One of the best parts of the book is its refusal to treat worry as purely negative. Worry can become avoidance, rumination, or compulsive checking. But it can also be information. It can tell us where the decision is fragile.

This is valuable for delivery leaders because teams often suppress worry until it becomes escalation. A product manager worries that users will not understand the new workflow. An engineer worries that the model evaluation set is too clean. An operations lead worries that the migration plan assumes a support capacity that does not exist. A compliance colleague worries that the policy wording is technically true but practically misleading.

Healthy organisations do not dismiss those worries as resistance. They interrogate them. Is there information to gather? A smaller test to run? A fallback to design? A user group to involve earlier? A value judgement to make explicit?

What to do on Monday

The Monday move is not to become more philosophical. It is to make uncertainty inspectable.

For any significant AI, delivery, or transformation decision, write down four things before the decision hardens. First, what do we know? Second, what are we assuming? Third, what are we uncertain about but able to test?
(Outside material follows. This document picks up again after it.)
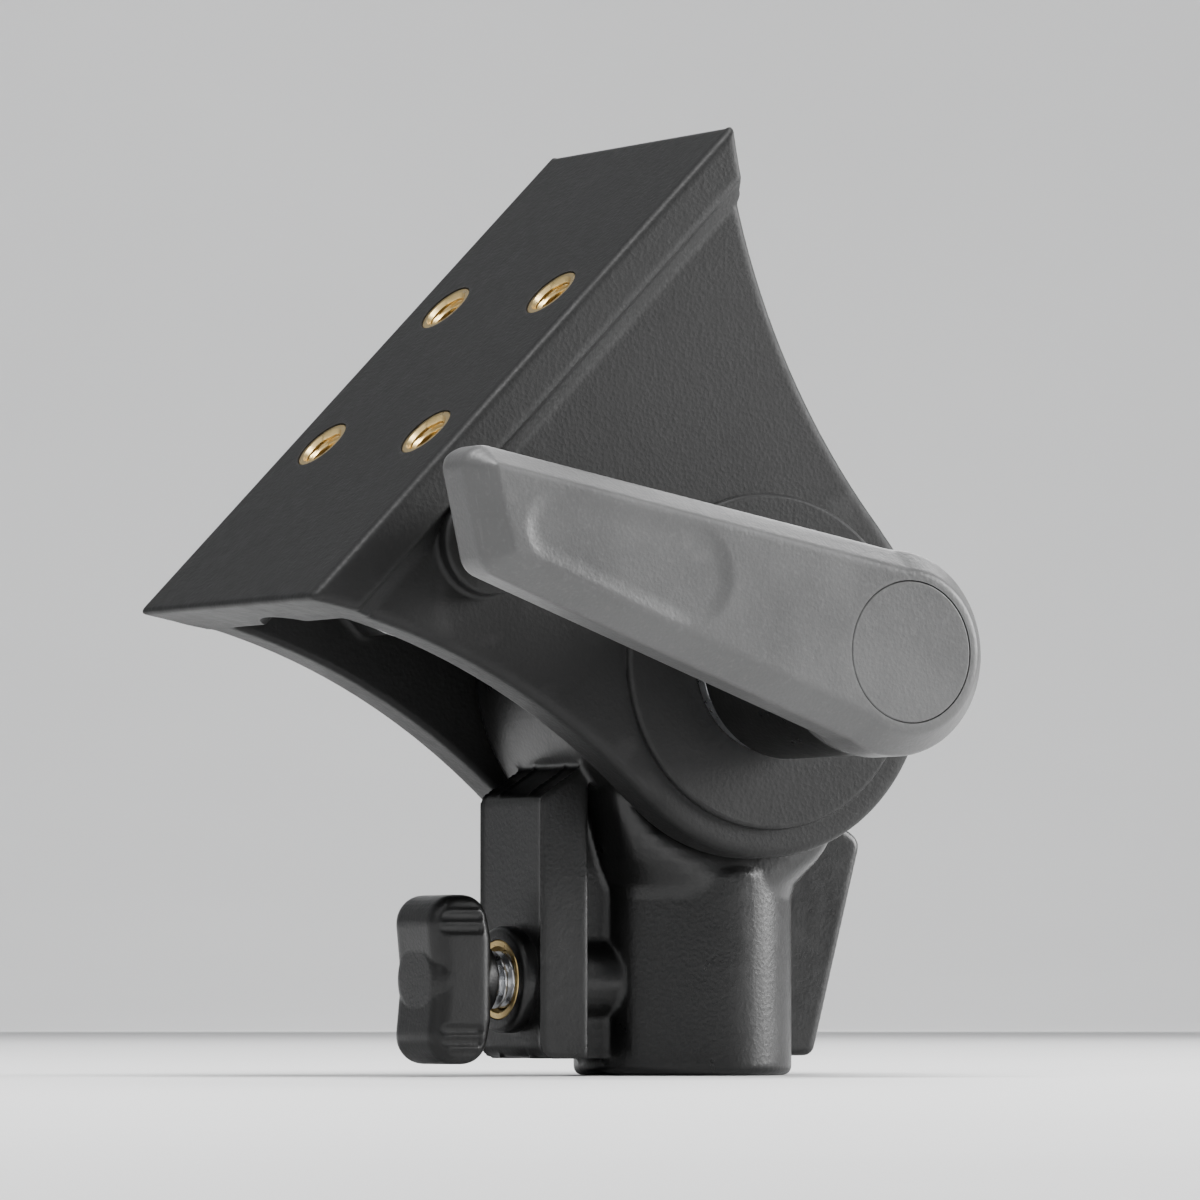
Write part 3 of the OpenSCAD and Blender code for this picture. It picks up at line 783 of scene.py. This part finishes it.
# ---------------------------------------------------------------- materials
class Finish:
    """A node material under construction."""

    def __init__(self, name):
        self.material = bpy.data.materials.new(name)
        self.material.use_nodes = True
        self.tree = self.material.node_tree
        self.shader = self.tree.nodes["Principled BSDF"]
        self.point = self.add("ShaderNodeTexCoord").outputs["Object"]

    def add(self, kind, **values):
        node = self.tree.nodes.new(kind)
        for key, value in values.items():
            if hasattr(node, key):
                setattr(node, key, value)
            else:
                self.put(node.inputs[key.replace("_", " ")], value)
        return node

    def put(self, socket, value):
        if isinstance(value, bpy.types.NodeSocket):
            self.tree.links.new(value, socket)
        else:
            socket.default_value = value

    def noise(self, scale, detail=3.0, roughness=0.5, vector=None):
        node = self.add("ShaderNodeTexNoise", Scale=scale, Detail=detail, Roughness=roughness)
        self.put(node.inputs["Vector"], vector or self.point)
        return node.outputs["Fac"]

    def cells(self, scale):
        node = self.add("ShaderNodeTexVoronoi", feature="F1", Scale=scale)
        self.put(node.inputs["Vector"], self.point)
        return node.outputs["Distance"]

    def remap(self, value, low, high, new_low, new_high):
        node = self.add("ShaderNodeMapRange")
        for socket, number in zip(node.inputs, (value, low, high, new_low, new_high)):
            self.put(socket, number)
        return node.outputs["Result"]

    def maths(self, operation, a, b=0.0):
        node = self.add("ShaderNodeMath", operation=operation)
        self.put(node.inputs[0], a)
        self.put(node.inputs[1], b)
        return node.outputs["Value"]

    def mix(self, share, first, second):
        node = self.add("ShaderNodeMix", data_type="RGBA")
        self.put(node.inputs["Factor"], share)
        colours = [socket for socket in node.inputs if socket.type == "RGBA"]
        self.put(colours[0], first)
        self.put(colours[1], second)
        return next(socket for socket in node.outputs if socket.type == "RGBA")

    def edges(self, radius):
        """About 1 on convex and concave edges, and 0 on flat and gently curved faces."""
        bevel = self.add("ShaderNodeBevel", samples=4, Radius=radius)
        plain = self.add("ShaderNodeNewGeometry").outputs["Normal"]
        dot = self.add("ShaderNodeVectorMath", operation="DOT_PRODUCT")
        self.put(dot.inputs[0], bevel.outputs["Normal"])
        self.put(dot.inputs[1], plain)
        return self.remap(dot.outputs["Value"], 0.995, 0.90, 0.0, 1.0)

    def bump(self, height, strength, distance, base=None):
        node = self.add("ShaderNodeBump", Strength=strength, Distance=distance)
        self.put(node.inputs["Height"], height)
        if base:
            self.put(node.inputs["Normal"], base)
        return node.outputs["Normal"]

    def set(self, **values):
        for key, value in values.items():
            self.put(self.shader.inputs[key.replace("_", " ")], value)
        return self.material


def grey(level, warm=0.0):
    return (level * (1 + warm), level, level * (1 - warm), 1)


def scratches(finish, scale, stretch, low, high):
    """Thin hairlines that run several ways, as a mask."""
    found = None
    for turn in (0.3, 1.7, 2.6):
        rotation = (turn, turn * 1.3, turn * 0.7)
        mapping = finish.add("ShaderNodeMapping", Rotation=rotation, Scale=(1, stretch, 1))
        finish.put(mapping.inputs["Vector"], finish.point)
        waves = finish.noise(scale, 2, 0.5, mapping.outputs["Vector"])
        lines = finish.remap(waves, low, high, 0.0, 1.0)
        found = lines if found is None else finish.maths("MAXIMUM", found, lines)
    return found


def plastic(name, level, grain, rough, wear, scuffs, specular=0.5):
    """Moulded plastic: a fine spark-eroded grain, cloudy gloss, rubbed edges and faint scuffs.

    grain is its scale and depth, and wear the level of bare plastic and its share on the edges.
    """
    f = Finish(name)
    grain_scale, grain_depth = grain
    wear_level, wear_share = wear
    clouds = f.noise(90, 4, 0.55)
    speckle = f.noise(1900, 2, 0.6)
    fine = f.noise(grain_scale, 3, 0.62)
    fine = f.maths("ADD", fine, f.maths("MULTIPLY", f.cells(grain_scale * 0.8), 0.7))
    shade = f.remap(clouds, 0.3, 0.7, 0.0, 1.0)
    base = f.mix(shade, grey(level * 0.86), grey(level * 1.12))
    base = f.mix(f.remap(speckle, 0.55, 0.8, 0.0, 0.35), base, grey(level * 1.7))
    patches = f.remap(f.noise(420, 4, 0.7), 0.42, 0.68, 0.1, 1.0)
    rub = f.maths("MULTIPLY", f.maths("MULTIPLY", f.edges(0.0007), patches), wear_share)
    scuffed = f.remap(f.noise(55, 2), 0.48, 0.66, 0.0, scuffs)
    scuffed = f.maths("MULTIPLY", scratches(f, 130, 14, 0.66, 0.74), scuffed)
    base = f.mix(f.maths("MAXIMUM", rub, scuffed), base, grey(wear_level))
    gloss = f.remap(clouds, 0.3, 0.7, rough - 0.05, rough + 0.06)
    gloss = f.maths("ADD", gloss, f.remap(f.noise(700, 3), 0.3, 0.7, -0.03, 0.03))
    gloss = f.maths("SUBTRACT", gloss, f.maths("MULTIPLY", rub, 0.12))
    return f.set(Base_Color=base, Roughness=gloss, Normal=f.bump(fine, 0.55, grain_depth),
                 Specular_IOR_Level=specular)


def scaled(colour, share):
    return tuple(c * share for c in colour[:3]) + (1,)


def metal(name, colour, rough, centre=None, axis_mask=None, ring_depth=0.00002):
    """Plated or turned metal, with fine tool rings about an axis where one is given.

    axis_mask is 1 in the directions across that axis, and 0 along it.
    """
    f = Finish(name)
    clouds = f.noise(140, 4, 0.6)
    base = f.mix(f.remap(clouds, 0.3, 0.7, 0.0, 1.0), scaled(colour, 0.88), colour)
    grime = f.remap(f.noise(380, 4, 0.7), 0.6, 0.78, 0.0, 0.55)
    base = f.mix(grime, base, scaled(colour, 0.45))
    gloss = f.remap(f.noise(900, 3), 0.3, 0.7, rough - 0.05, rough + 0.07)
    if centre is None:
        height = f.noise(5200, 3, 0.6)
    else:
        offset = f.add("ShaderNodeVectorMath", operation="SUBTRACT")
        f.put(offset.inputs[0], f.point)
        f.put(offset.inputs[1], centre)
        masked = f.add("ShaderNodeVectorMath", operation="MULTIPLY")
        f.put(masked.inputs[0], offset.outputs["Vector"])
        f.put(masked.inputs[1], axis_mask)
        length = f.add("ShaderNodeVectorMath", operation="LENGTH")
        f.put(length.inputs[0], masked.outputs["Vector"])
        along = f.add("ShaderNodeVectorMath", operation="SUBTRACT")
        f.put(along.inputs[0], offset.outputs["Vector"])
        f.put(along.inputs[1], masked.outputs["Vector"])
        reach = f.add("ShaderNodeVectorMath", operation="LENGTH")
        f.put(reach.inputs[0], along.outputs["Vector"])
        place = f.add("ShaderNodeCombineXYZ", X=length.outputs["Value"], Y=reach.outputs["Value"])
        height = f.noise(9000, 2, 0.7, place.outputs["Vector"])
    return f.set(Base_Color=base, Roughness=gloss, Metallic=1.0,
                 Normal=f.bump(height, 0.4, ring_depth))


ABOUT_Y = (1, 0, 1)
ABOUT_X = (0, 1, 1)
FORK_NYLON = plastic("black_nylon_matt", 0.006, grain=(2600, 0.00005), rough=0.56,
                     wear=(0.045, 0.5), scuffs=0.2, specular=0.32)
SOCKET_NYLON = plastic("black_nylon_satin", 0.004, grain=(2600, 0.00003), rough=0.33,
                       wear=(0.04, 0.5), scuffs=0.2, specular=0.42)
KNOB_PLASTIC = plastic("knob_plastic", 0.005, grain=(3400, 0.00003), rough=0.36,
                       wear=(0.045, 0.5), scuffs=0.2, specular=0.4)
GREY_PLASTIC = plastic("grey_plastic", 0.068, grain=(3000, 0.00004), rough=0.42,
                       wear=(0.22, 0.3), scuffs=0.18)
ACETAL = plastic("acetal", 0.62, grain=(4200, 0.00002), rough=0.38, wear=(0.7, 0.1), scuffs=0.1)
ZINC_GREY = (0.60, 0.61, 0.63, 1)
ZINC = metal("zinc_steel", ZINC_GREY, 0.30, tuple(PIVOT), ABOUT_Y)
ZINC_ROD = metal("zinc_rod", ZINC_GREY, 0.28, (0, 0, LOCK_Z), ABOUT_X)
NICKEL = metal("nickel", (0.66, 0.65, 0.62, 1), 0.22, tuple(THUMB_POS), ABOUT_Y, 0.00001)
ALUMINIUM = metal("aluminium_tube", (0.72, 0.72, 0.73, 1), 0.33)
BRASS = metal("brass", (0.66, 0.49, 0.22, 1), 0.3)


def lining():
    """Pressed fibre: short light strands in a dark binder."""
    f = Finish("friction_lining")
    strands = scratches(f, 900, 9, 0.58, 0.7)
    binder = f.mix(f.noise(1500, 3), grey(0.035, 0.1), grey(0.08, 0.12))
    base = f.mix(f.maths("MULTIPLY", strands, 0.7), binder, (0.22, 0.17, 0.12, 1))
    rough = f.remap(f.noise(600, 3), 0.3, 0.7, 0.7, 0.92)
    return f.set(Base_Color=base, Roughness=rough, Normal=f.bump(strands, 0.5, 0.00008))


LINING = lining()

# ---------------------------------------------------------------- pieces on their bodies
MADE = [
    (make_fork(), "head", "head_fork", "black_nylon", FORK_NYLON),
    (make_socket(), "socket", "stand_socket", "black_nylon", SOCKET_NYLON),
    (make_lever(), "lever", "tilt_lever", "grey_plastic", GREY_PLASTIC),
    (make_lever_skirt(), "lever", "tilt_lever", "black_nylon", SOCKET_NYLON),
    (make_lever_cap(), "lever", "lever_cap", "grey_plastic", GREY_PLASTIC),
    (make_knob(), "stand_knob", "lock_knob", "knob_plastic", KNOB_PLASTIC),
    (make_lock_screw(), "stand_knob", "lock_screw", "zinc_steel", ZINC_ROD),
    (make_thumb_screw(), "umbrella_thumb", "umbrella_screw", "nickel", NICKEL),
    (make_pad_inserts(), "head", "pad_inserts", "brass", BRASS),
    (make_sleeve(), "head", "umbrella_sleeve", "aluminium_tube", ALUMINIUM),
    (make_bolt_cap(), "head", "bolt_cap", "knob_plastic", KNOB_PLASTIC),
    (make_washer(), "head", "lever_washer", "zinc_steel", ZINC),
    (make_thumb_insert(), "head", "umbrella_insert", "brass", BRASS),
    (make_lock_insert(), "socket", "lock_insert", "brass", BRASS),
    (make_spring(), "lever_core", "lever_spring", "zinc_steel", ZINC),
]
for piece, body, node, slot, material in MADE:
    piece.data.materials.clear()
    piece.data.materials.append(material)
    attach(piece, body)
    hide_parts(node)
spring = MADE[-1][0]
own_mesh(spring)

KEPT = {
    "pivot_bush_near": ACETAL, "pivot_bush_far": ACETAL,
    "lock_shoe": ACETAL, "umbrella_shoe": ACETAL,
    "release_spring": ZINC, "pivot_bolt": ZINC, "lever_hub": ZINC, "lever_screw": ZINC,
    "friction_disc_near": LINING, "friction_disc_far": LINING,
}
for name, material in KEPT.items():
    node = frame["nodes"][name]
    node.data.materials.clear()
    node.data.materials.append(material)
    node.data.shade_smooth()
    node.data.set_sharp_from_angle(angle=math.radians(30))


# ---------------------------------------------------------------- floor, light and camera
def stage_material():
    f = Finish("pale_floor")
    base = f.mix(f.noise(6, 3), grey(0.74), grey(0.80))
    return f.set(Base_Color=base, Roughness=f.remap(f.noise(40, 3), 0.3, 0.7, 0.75, 0.9))


def make_floor():
    """A pale floor that sweeps up into a wall all round."""
    flat, bend, wall, sides = 1.6, 0.8, 1.5, 96
    profile = [(flat * k / 4, 0.0) for k in range(1, 5)]
    profile += arc(bend, -90, 0, 14, (flat, bend))[1:] + [(flat + bend, wall)]
    vertices = [(0, 0, 0)]
    vertices += [(*polar(r, 360 * k / sides), z) for r, z in profile for k in range(sides)]
    faces = [(0, 1 + k, 1 + (k + 1) % sides) for k in range(sides)]
    for i in range(len(profile) - 1):
        for k in range(sides):
            j = (k + 1) % sides
            a, b = 1 + i * sides, 1 + (i + 1) * sides
            faces.append((a + k, b + k, b + j, a + j))
    floor = build("studio_floor", vertices, faces, Matrix.Identity(4))
    floor.data.shade_smooth()
    floor.data.materials.append(stage_material())
    return floor


floor = make_floor()
floor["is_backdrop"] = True

AZIMUTH, ELEVATION = -32, -3
DISTANCE, LENS = 0.8, 232
LOW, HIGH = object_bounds()
CENTRE = (LOW + HIGH) / 2


def direction(azimuth, elevation):
    """From the object towards a camera or light at that azimuth and elevation."""
    a, e = math.radians(azimuth), math.radians(elevation)
    return Vector((math.sin(a) * math.cos(e), -math.cos(a) * math.cos(e), math.sin(e)))


def softbox(name, azimuth, elevation, distance, size, watts, facing=1):
    """A round soft light that faces the object, or away from it at -1."""
    data = bpy.data.lights.new(name, "AREA")
    data.shape = "DISK"
    data.size = size
    data.energy = watts
    light = bpy.data.objects.new(name, data)
    away = direction(azimuth, elevation)
    light.location = CENTRE + away * distance
    light.rotation_euler = (away * facing).to_track_quat("Z", "Y").to_euler()
    light.visible_camera = False
    bpy.context.scene.collection.objects.link(light)


# Azimuth, elevation, distance, size and watts.
softbox("key", AZIMUTH + 100, 15, 0.75, 0.42, 9)
softbox("fill", AZIMUTH - 30, 35, 0.9, 0.7, 1.2)
softbox("top", AZIMUTH + 5, 74, 0.8, 0.5, 12)
softbox("back", AZIMUTH + 165, 35, 0.9, 0.5, 4)
softbox("backdrop", AZIMUTH + 180, 20, 1.2, 0.6, 10, -1)

world = bpy.data.worlds.new("studio")
world.use_nodes = True
world.node_tree.nodes["Background"].inputs["Color"].default_value = (0.9, 0.92, 0.95, 1)
world.node_tree.nodes["Background"].inputs["Strength"].default_value = 0.4
bpy.context.scene.world = world

camera_data = bpy.data.cameras.new("camera")
camera_data.lens = LENS
camera_data.sensor_width = 36
camera = bpy.data.objects.new("camera", camera_data)
away = direction(AZIMUTH, ELEVATION)
camera.location = CENTRE + away * DISTANCE
camera.rotation_euler = away.to_track_quat("Z", "Y").to_euler()
bpy.context.scene.collection.objects.link(camera)
bpy.context.scene.camera = camera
Fourth, what is genuinely unknowable, meaning we need values, principles, or reversible design rather than more analysis.

Then attach operating mechanisms to the answer. Use staged exposure. Define kill criteria. Make confidence levels explicit. Ask for dissent before approval. Run pre-mortems. Keep decision records. Review what changed after first contact with users. Build rollback and opt-out paths where the risk justifies them.

Most importantly, stop rewarding certainty as a performance. Reward the person who can say, clearly and early, what the team does not yet know and what it will do next to learn.

The sceptical read

The book has limits. It is stronger as a human and leadership argument than as an enterprise operating manual. Readers looking for a delivery framework will have to do some translation. Some chapters lean more toward personal narrative than organisational diagnosis. And the book’s warmth may make it easy for a corporate reader to admire the message without changing any incentives.

That said, the translation is worth doing. The technology industry is entering a period where uncertainty will rise, not fall. AI capability is moving quickly. Regulation is uneven. User expectations are unstable. Cost pressure is high. The old comfort of pretending we can plan our way to certainty is not going to survive contact with reality.

Final thought

How to Not Know is a timely book because it gives permission to admit something serious people often avoid saying: we do not know yet.

That sentence is not a weakness if it is followed by discipline. We do not know yet, so we will test. We do not know yet, so we will expose the change gradually. We do not know yet, so we will listen harder. We do not know yet, so we will make the trade-offs visible. We do not know yet, so we will decide from principles where prediction runs out.

In a world full of confident machines and overconfident organisations, that may be one of the most practical leadership skills left.


Source note: Book details checked against W. W. Norton / Bookshop, Google Books, Publishers Weekly, and Simone Stolzoff’s official site.